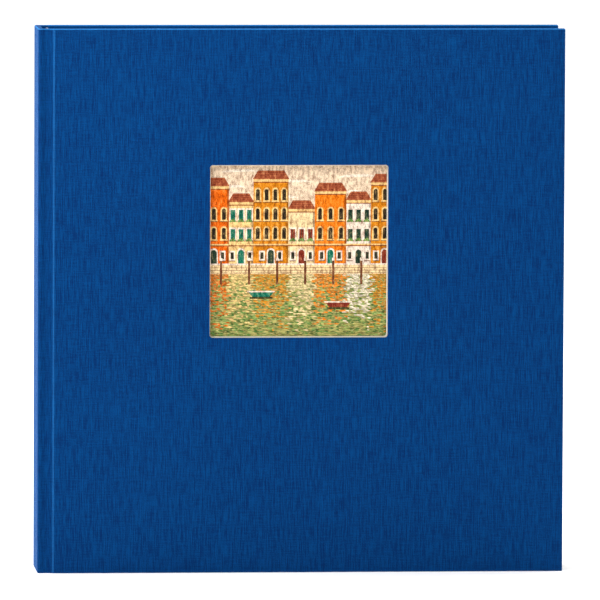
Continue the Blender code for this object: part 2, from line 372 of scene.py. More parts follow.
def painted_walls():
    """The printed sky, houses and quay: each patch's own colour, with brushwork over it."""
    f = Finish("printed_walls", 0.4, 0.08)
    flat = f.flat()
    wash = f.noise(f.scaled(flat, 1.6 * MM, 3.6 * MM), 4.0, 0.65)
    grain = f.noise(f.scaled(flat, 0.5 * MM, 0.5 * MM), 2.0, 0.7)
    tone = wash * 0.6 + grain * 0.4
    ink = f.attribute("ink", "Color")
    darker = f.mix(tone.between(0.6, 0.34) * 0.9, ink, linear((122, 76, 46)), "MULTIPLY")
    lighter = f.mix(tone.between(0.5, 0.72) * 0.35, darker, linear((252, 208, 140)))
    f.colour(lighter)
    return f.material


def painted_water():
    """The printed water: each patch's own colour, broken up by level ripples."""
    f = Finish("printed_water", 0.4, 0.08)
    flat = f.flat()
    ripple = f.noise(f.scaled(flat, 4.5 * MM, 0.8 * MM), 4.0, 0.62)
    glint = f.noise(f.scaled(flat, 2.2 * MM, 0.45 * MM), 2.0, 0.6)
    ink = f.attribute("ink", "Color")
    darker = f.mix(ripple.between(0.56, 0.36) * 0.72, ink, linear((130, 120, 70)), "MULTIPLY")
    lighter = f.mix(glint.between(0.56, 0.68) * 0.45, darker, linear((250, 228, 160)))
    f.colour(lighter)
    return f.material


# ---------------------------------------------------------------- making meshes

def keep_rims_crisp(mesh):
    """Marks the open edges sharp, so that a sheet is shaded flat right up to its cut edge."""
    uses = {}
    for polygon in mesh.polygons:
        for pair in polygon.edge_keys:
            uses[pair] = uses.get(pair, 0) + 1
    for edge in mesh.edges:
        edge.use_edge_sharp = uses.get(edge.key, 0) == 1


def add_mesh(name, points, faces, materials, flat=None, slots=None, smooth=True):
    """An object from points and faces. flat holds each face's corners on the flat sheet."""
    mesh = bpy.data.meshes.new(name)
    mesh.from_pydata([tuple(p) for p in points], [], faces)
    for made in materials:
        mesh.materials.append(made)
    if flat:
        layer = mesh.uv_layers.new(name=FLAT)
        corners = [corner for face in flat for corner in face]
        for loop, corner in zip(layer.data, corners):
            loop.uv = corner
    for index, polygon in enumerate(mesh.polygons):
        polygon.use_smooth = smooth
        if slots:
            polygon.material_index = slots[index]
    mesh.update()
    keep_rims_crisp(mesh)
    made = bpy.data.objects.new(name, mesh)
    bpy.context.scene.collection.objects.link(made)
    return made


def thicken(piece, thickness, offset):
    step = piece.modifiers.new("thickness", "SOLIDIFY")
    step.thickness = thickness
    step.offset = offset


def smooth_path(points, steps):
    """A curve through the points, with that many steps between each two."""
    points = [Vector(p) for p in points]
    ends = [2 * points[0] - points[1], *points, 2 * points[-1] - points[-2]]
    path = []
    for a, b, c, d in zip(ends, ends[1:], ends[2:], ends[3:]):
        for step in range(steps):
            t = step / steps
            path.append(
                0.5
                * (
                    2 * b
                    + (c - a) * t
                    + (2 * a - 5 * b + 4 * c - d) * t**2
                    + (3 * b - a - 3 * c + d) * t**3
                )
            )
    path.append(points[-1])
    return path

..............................

→ WHAT THE EXERCISE ASKS
Search the preceding listing for the word "scene" and pull out every line that holds it.

→ FINAL RESULT
Continue the Blender code for this object: part 2, from line 372 of scene.py. More parts follow.
    bpy.context.scene.collection.objects.link(made)